I wanted to write something using a .pbf file and, having done this kind of thing before, I know that it is easy to copy other people's code and use it without really understanding it; understanding the use of the .pbf files was an important objective for me. Google provide direct support for using protobuf in C, Java and Python, but there were no Python OSM examples to be found, so I decided to start by writing a Python pbf parser so I couldn't just copy someone else's code verbatim.

I downloaded a .pbf file from Geofabrik to work on. Examining the layout of the file was not easy. If you try to use a hex viewer things are not clear because chunks of the data can be compressed and even uncompressed parts are difficult because the protobuf format squashes data, especially numbers, into the minimum number of bytes to save space. Most of the text used in tags are in a string table, so each string only occurs once in each block of data. In the end I simply wrote code to work through the file extracting and examining each part step by step. The OSM wiki page did help in some places, but I got most help by looking at  other code, the protobuf definitions and the Python files the protobuf compiler creates.
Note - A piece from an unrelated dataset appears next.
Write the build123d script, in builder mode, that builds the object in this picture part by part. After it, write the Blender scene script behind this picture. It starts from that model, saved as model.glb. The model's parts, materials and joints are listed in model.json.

I now have a Python script to parse .pbf files, so I can use the data in the same way as I would having parsed it from XML. I have used the Python OSM classes that I created some time ago to store the data so I can write XML as a quick test. If you are interested in seeing the result of my work you can download it from here.

I have tried to parse the downloaded file for England from Geofabrik. It couldn't load all of the nodes in my 3Gb memory and was killed. I removed the code to store the nodes, ways and relations just to let the code run through the whole file. After more than two hours it had run through, but I couldn't have done very much with it as none of the expanded data was saved. It works well for a smaller area, such as a county or a city, but it doesn't handle big files very well at all.